The report says that UN economists have come to the view that migrant trends in the future will also be influenced by regional demographic changes, especially in areas of an aging population, with a call for regional policies based on respect for human rights, decent work and social protection both for nationals as well as migrants.

It said that case studies from countries of the region showed that migration in different contexts led to different outcomes.

“In Malaysia, the employment of migrants supports job creation and assists in enabling Malaysian workers to access high­er-skilled and better-paid employment; while in Thailand, evidence suggests that migration contributes significantly to GDP growth, but also can have negative impacts on Thai workers in agriculture,” the report said.

“Migration alone is therefore not solely responsible for economic successes or for negative outcomes in destination countries, rather it is the prevailing economic and policy context which shapes the impact of migration,” it said.
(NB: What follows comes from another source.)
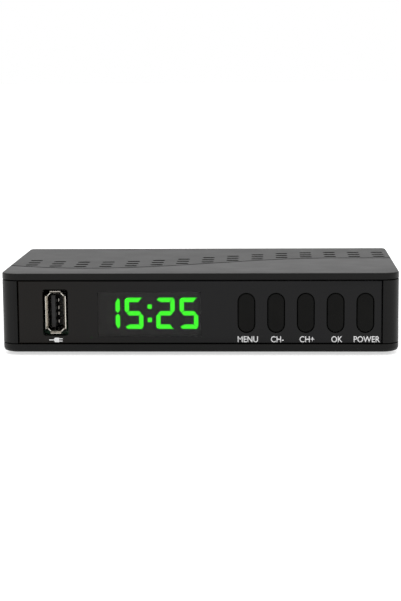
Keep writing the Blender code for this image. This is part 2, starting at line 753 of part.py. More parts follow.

The report said that outward migration from countries of origin could either in a positive manner by supporting the employment of people who would otherwise be unemployed or underemployed, or in a negative manner when the loss of many skilled workers reduces national capacity to provide services or drive private sector growth.

“Remittances sent by migrants have positive effects not only for their families, but also for communities and the country at large,” it said.

“Countries of origin also benefit when migrants return with new skills that are useful to the national economy. As in countries of destination, however, policies can determine the impact of out-migration on countries of origin.”